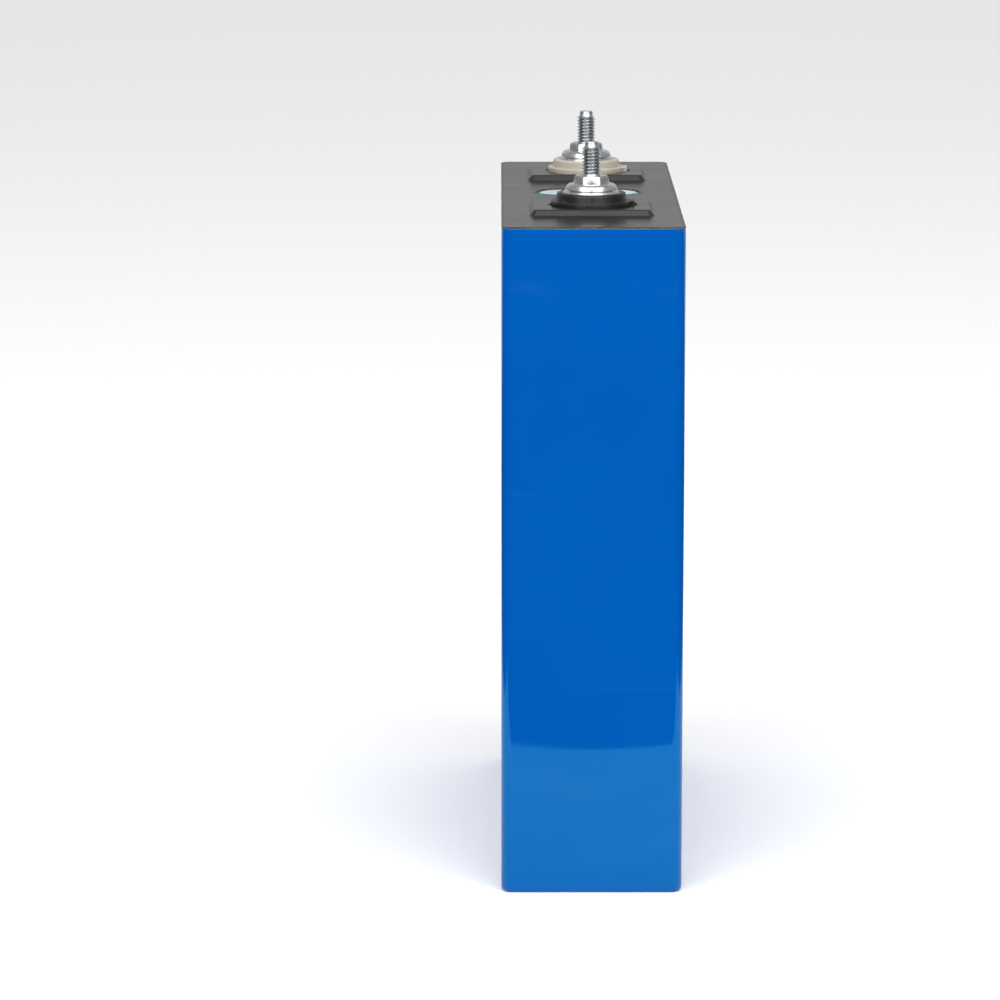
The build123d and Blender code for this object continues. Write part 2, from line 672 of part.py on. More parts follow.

----------

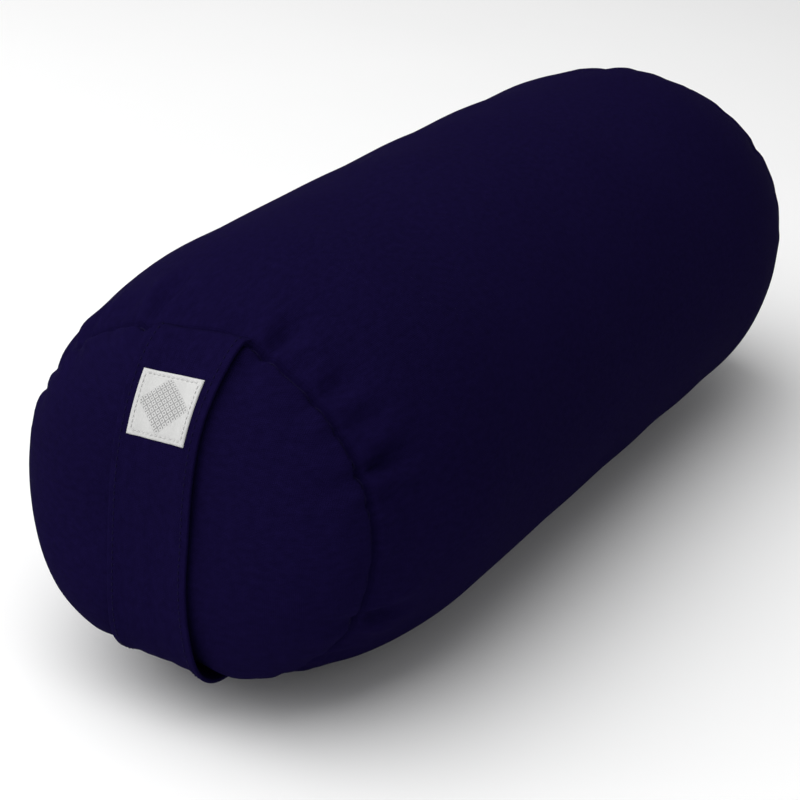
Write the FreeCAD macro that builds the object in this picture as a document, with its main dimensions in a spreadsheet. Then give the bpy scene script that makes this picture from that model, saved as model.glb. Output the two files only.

----------

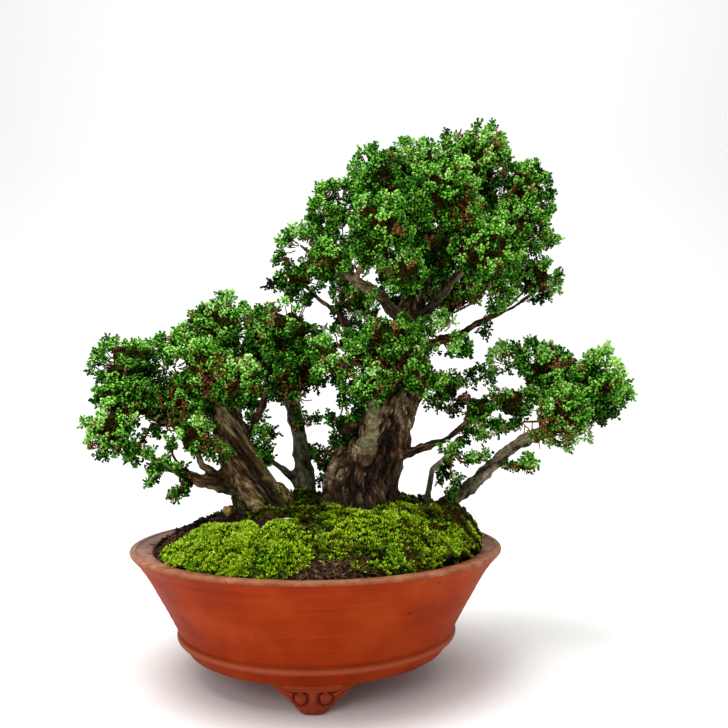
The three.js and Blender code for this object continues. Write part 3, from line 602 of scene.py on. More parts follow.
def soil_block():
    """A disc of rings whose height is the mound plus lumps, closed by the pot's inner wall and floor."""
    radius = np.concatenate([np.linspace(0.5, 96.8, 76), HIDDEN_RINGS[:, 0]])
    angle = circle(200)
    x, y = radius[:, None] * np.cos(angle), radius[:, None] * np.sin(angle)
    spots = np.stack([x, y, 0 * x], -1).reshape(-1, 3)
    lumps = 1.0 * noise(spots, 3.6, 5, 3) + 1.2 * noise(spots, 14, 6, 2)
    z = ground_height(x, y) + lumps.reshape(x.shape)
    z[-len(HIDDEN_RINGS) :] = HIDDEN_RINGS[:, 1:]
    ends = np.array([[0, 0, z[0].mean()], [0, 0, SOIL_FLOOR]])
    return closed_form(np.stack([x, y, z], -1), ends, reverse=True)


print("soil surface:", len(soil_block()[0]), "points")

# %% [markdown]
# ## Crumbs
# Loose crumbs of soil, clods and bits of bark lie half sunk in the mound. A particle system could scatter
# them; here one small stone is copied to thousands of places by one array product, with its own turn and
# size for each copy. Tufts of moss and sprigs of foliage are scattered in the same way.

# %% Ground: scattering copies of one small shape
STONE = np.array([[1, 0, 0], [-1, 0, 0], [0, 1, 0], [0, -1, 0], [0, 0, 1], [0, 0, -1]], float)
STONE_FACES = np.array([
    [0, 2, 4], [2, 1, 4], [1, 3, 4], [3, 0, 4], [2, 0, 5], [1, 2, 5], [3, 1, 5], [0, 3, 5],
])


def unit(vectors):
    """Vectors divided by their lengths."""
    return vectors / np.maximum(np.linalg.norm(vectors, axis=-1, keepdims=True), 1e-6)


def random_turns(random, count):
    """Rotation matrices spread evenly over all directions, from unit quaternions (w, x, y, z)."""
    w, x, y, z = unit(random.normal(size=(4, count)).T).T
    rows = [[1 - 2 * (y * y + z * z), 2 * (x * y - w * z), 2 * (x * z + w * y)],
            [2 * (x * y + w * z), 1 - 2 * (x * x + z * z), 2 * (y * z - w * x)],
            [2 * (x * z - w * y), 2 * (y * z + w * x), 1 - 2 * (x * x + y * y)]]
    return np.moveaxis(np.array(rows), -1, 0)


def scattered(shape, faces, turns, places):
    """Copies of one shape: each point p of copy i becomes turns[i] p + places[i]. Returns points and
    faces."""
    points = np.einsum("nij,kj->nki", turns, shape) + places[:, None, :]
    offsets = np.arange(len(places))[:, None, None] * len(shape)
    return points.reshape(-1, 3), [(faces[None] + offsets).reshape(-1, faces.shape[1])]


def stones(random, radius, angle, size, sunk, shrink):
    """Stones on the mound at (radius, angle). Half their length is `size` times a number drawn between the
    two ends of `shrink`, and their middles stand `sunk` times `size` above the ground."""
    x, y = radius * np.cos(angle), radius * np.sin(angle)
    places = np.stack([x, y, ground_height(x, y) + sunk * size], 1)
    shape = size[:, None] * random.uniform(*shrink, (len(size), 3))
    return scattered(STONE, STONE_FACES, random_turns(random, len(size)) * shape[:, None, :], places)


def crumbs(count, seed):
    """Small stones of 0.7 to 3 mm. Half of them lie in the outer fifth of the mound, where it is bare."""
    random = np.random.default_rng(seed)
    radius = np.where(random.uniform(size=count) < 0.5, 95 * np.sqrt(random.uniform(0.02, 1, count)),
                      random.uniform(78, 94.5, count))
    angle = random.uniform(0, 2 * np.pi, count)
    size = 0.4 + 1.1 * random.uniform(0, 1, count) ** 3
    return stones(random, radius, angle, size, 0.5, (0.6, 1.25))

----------

→ CHALLENGE
Give again, word for word, the lines starting at the line that has "The three.js and" and ending at the line that has "return vectors /", with both of those lines included and nothing else.

→ SOLUTION TO THE EXERCISE
The three.js and Blender code for this object continues. Write part 3, from line 602 of scene.py on. More parts follow.
def soil_block():
    """A disc of rings whose height is the mound plus lumps, closed by the pot's inner wall and floor."""
    radius = np.concatenate([np.linspace(0.5, 96.8, 76), HIDDEN_RINGS[:, 0]])
    angle = circle(200)
    x, y = radius[:, None] * np.cos(angle), radius[:, None] * np.sin(angle)
    spots = np.stack([x, y, 0 * x], -1).reshape(-1, 3)
    lumps = 1.0 * noise(spots, 3.6, 5, 3) + 1.2 * noise(spots, 14, 6, 2)
    z = ground_height(x, y) + lumps.reshape(x.shape)
    z[-len(HIDDEN_RINGS) :] = HIDDEN_RINGS[:, 1:]
    ends = np.array([[0, 0, z[0].mean()], [0, 0, SOIL_FLOOR]])
    return closed_form(np.stack([x, y, z], -1), ends, reverse=True)


print("soil surface:", len(soil_block()[0]), "points")

# %% [markdown]
# ## Crumbs
# Loose crumbs of soil, clods and bits of bark lie half sunk in the mound. A particle system could scatter
# them; here one small stone is copied to thousands of places by one array product, with its own turn and
# size for each copy. Tufts of moss and sprigs of foliage are scattered in the same way.

# %% Ground: scattering copies of one small shape
STONE = np.array([[1, 0, 0], [-1, 0, 0], [0, 1, 0], [0, -1, 0], [0, 0, 1], [0, 0, -1]], float)
STONE_FACES = np.array([
    [0, 2, 4], [2, 1, 4], [1, 3, 4], [3, 0, 4], [2, 0, 5], [1, 2, 5], [3, 1, 5], [0, 3, 5],
])


def unit(vectors):
    """Vectors divided by their lengths."""
    return vectors / np.maximum(np.linalg.norm(vectors, axis=-1, keepdims=True), 1e-6)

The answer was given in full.